Hacker News new | ask | show | jobs
by ojo-rojo 100 days ago
How about a subsequent review where a separate agent analyzes the original issue and resultant code and approves it if the code meets the intent of the issue. The principle being to keep an eye out for manual work that you can describe well enough to offload.

Depending on your success rate with agents, you can have one that validates multiple criteria or separate agents for different review criteria.

2 comments

You are fighting nondeterministic behavior with more nondeterministic behavior, or in other words, fighting probability with probability. That doesn't necessarily make things any better.
In my experience, an agent with "fresh eyes", i.e., without the context of being told what to write and writing it, does have a different perspective and is able to be more critical.
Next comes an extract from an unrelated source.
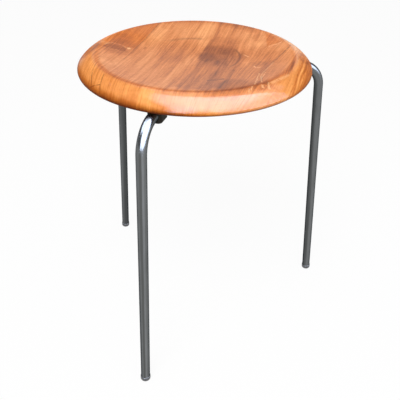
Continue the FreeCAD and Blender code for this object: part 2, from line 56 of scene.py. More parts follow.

Chatbots tend to take the entire previous conversational history as a sort of canonical truth, so removing it seems to get rid of any bias the agent has towards the decisions that were made while writing the code.

I know I'm psychologizing the agent. I can't explain it in a different way.

I think of it as they are additive biased. ie "dont think about the pink elephant ". Not only does this not help llms avoid pink elphants instead it guarantees that pink elephant information is now being considered in its inference when it was not before.

I fear thinking about problem solving in this manner to make llms work is damaging to critical thinking skills.

Fresh eyes, some contexts and another LLM.

The problem is information fatigue from all the agents+code itself.

Aren't human coders also nondeterministic?

Assigning different agents to have different focuses has worked for me. Especially when you task a code reviewer agent with the goal of critically examining the code. The results will normally be much better than asking the coder agent who will assure you it's "fully tested and production ready"

Human coders are far more reliable. The only downside is speed, and therefore cost
Probably true

(Sorry.)

Slop on slop. Who watches rhe watchman?